27 Jun
16:00

PhD conferral Mw. Eva Barteková, MSc

Promotor: Prof.dr. R. Kemp
Co-promotor: dr. T. Ziesemer  

“Multi-Problem Challenges for a Renewalble Future; Empirical Studies on Competitive Disadvantages from Electricity Price Differentials and Mineral Supply Risk in an Open Economy World”

Keywords: Paris Agreement, bottom-up coordination, electricity prices, foreign direct investment, rare earths, supply risk, low-carbon technologies, critical mineral strategies

The Paris Agreement is the first-ever universal globally binding treaty on climate change mitigation.
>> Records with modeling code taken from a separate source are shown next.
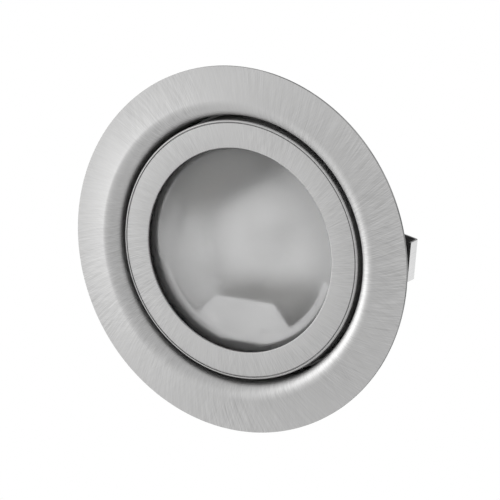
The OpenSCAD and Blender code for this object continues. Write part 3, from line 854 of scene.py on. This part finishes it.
def makeGrommet(g, c):
    start, inner = g["innerStart"], g["innerStart"] + g["innerT"]
    outer, end = g["outerStart"], g["outerStart"] + g["outerT"]
    outline = [(g["boreR"], start), (g["innerR"], start), (g["innerR"], inner),
               (g["bodyR"], inner), (g["bodyR"], outer), (g["outerR"], outer),
               (g["outerR"], end), (g["boreR"], end)]
    rolled = lathe(roundEdges(outline, g["edge"], 5), g["steps"])
    addPiece("leadGrommet", place(rolled, alongDirection(c["leadTurn"], c["leadZ"])), ["rubber"],
             "housing", ["lead_grommet"])


# Spring clips

clip = {
    "w": 8,
    "sheet": 0.45,
    "footX": 9.6,
    "bendX": 21.2,
    "bendR": 0.7,          # of the strip's middle line where it turns over the shoulder
    "slope": 20.5,         # degrees
    "lipX": 28.175,
    "lipBend": 0.725,
    "lip": 3.1,
    "corner": 1.2,
    "edge": 0.09,
    "steps": 8,            # stations along the strip's end, foot and turn
    "armSteps": 12,
    "lipTurnSteps": 10,
    "lipSteps": 5,
}


def stripPath(c, z):
    # middle line of the clip's strip, as points and the side that faces away from the can
    slope = math.radians(c["slope"])
    along = Vector((math.cos(slope), -math.sin(slope)))
    across = Vector((math.sin(slope), math.cos(slope)))
    hinge = Vector((c["bendX"], z))
    tip = hinge + along * (c["lipX"] - c["bendX"]) / math.cos(slope)
    backA = c["bendR"] * math.tan(slope / 2)
    startA, endA = hinge - Vector((backA, 0)), hinge + along * backA
    centreA = startA - Vector((0, c["bendR"]))
    turn = math.radians(90) - slope
    backB = c["lipBend"] * math.tan(turn / 2)
    startB = tip - along * backB
    centreB = startB - across * c["lipBend"]
    stations = []
    flat, straight = Vector((0, 1)), Vector((1, 0))
    footStart, foot = c["footX"] + c["corner"], startA.x - c["footX"] - c["corner"]
    for i in range(c["steps"] + 1):       # the foot's rounded end
        x = c["footX"] + c["corner"] * (1 - math.cos(math.pi / 2 * i / c["steps"]))
        stations.append((Vector((x, z)), flat))
    for i in range(1, c["steps"]):
        stations.append((Vector((footStart + foot * i / c["steps"], z)), flat))
    for i in range(c["steps"] + 1):      # over the can's shoulder
        a = slope * i / c["steps"]
        normal = Vector((math.sin(a), math.cos(a)))
        stations.append((centreA + normal * c["bendR"], normal))
    for i in range(1, c["armSteps"]):
        stations.append((endA.lerp(startB, i / c["armSteps"]), across))
    for i in range(c["lipTurnSteps"] + 1):   # down into the lip
        a = slope + turn * i / c["lipTurnSteps"]
        normal = Vector((math.sin(a), math.cos(a)))
        stations.append((centreB + normal * c["lipBend"], normal))
    lipStart, lipEnd = centreB.y, tip.y - c["lip"]
    for i in range(1, c["lipSteps"] + 1):
        down = lipStart + (lipEnd - lipStart) * i / c["lipSteps"]
        stations.append((Vector((c["lipX"], down)), straight))
    return stations


def makeClip(c, z, name, turn, nodes):
    stations = stripPath(c, z)
    thick, edge = c["sheet"] / 2, c["edge"]
    sections = []
    for point, normal in stations:
        reach = point.x - c["footX"]
        half = c["w"] / 2
        if reach < c["corner"]:
            half += math.sqrt(max(c["corner"] ** 2 - (c["corner"] - reach) ** 2, 0.0)) - c["corner"]
        rim = ease([(-half, -thick), (half, -thick), (half, thick), (-half, thick)], edge, 2, 30)
        sections.append([(point.x + normal.x * v, u, point.y + normal.y * v) for u, v in rim])
    strip = loft(sections)
    lipEnd = stations[-1][0].y * mm
    for face in strip.faces:
        middle = face.calc_center_median()
        if abs(middle.y) > (half - edge / 2) * mm or middle.z < lipEnd + edge / 2 * mm:
            face.material_index = 1
    mesh = place(strip, turnZ(turn))
    piece = addPiece(name, mesh, ["spring", "cutEdge"], None,
                     nodes, edge=28)
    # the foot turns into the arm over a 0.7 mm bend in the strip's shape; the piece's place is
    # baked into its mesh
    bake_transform(piece)


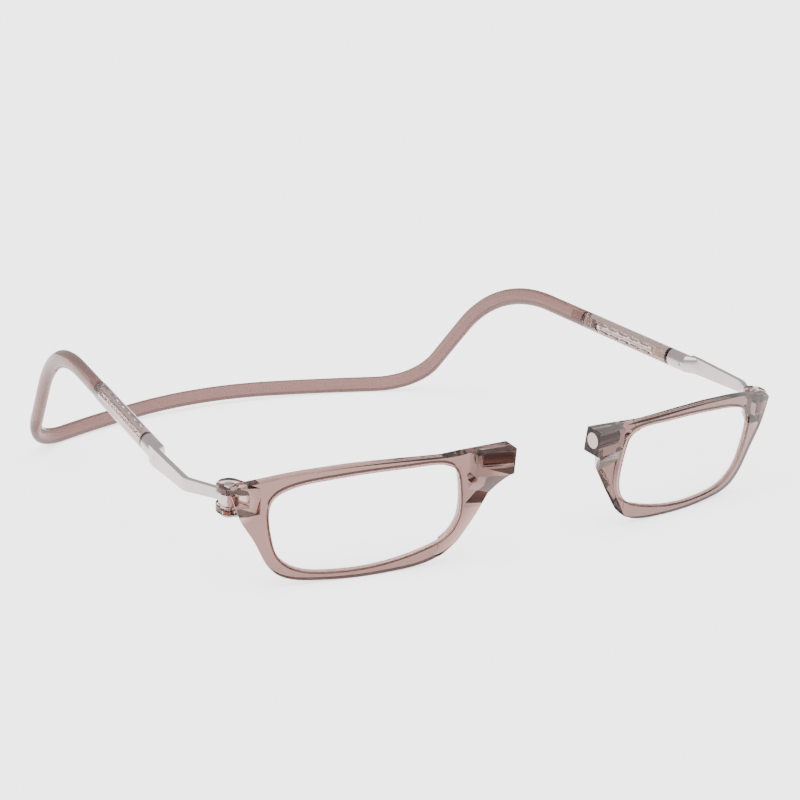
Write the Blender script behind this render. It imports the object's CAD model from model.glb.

This dissertation examines the need to deal with newly observed problems arising within its decentralised climate change policy architecture: how higher electricity price differentials across countries contribute to eroding the net FDI inflows, in spite of individual government's policy choices to correct for distortions on national levels; how the stovepiped approach to climate change policy increases reliance on low-carbon technologies in energy mix without considering the implications for minerals used for their production; and how heterogeneous national mineral strategies, often pursuing competing priorities, adversely affect global supply chains. In this respect, this dissertation argues for a three-dimensional coordination of bottom-up climate change mitigation processes: within national policies, across national policies and beyond sectoral policies. It thus proposes a multilevel and polycentric governance mechanism, advocating an integrated approach to low-carbon energy transition rather than focusing on energy-related greenhouse gas emissions in isolation.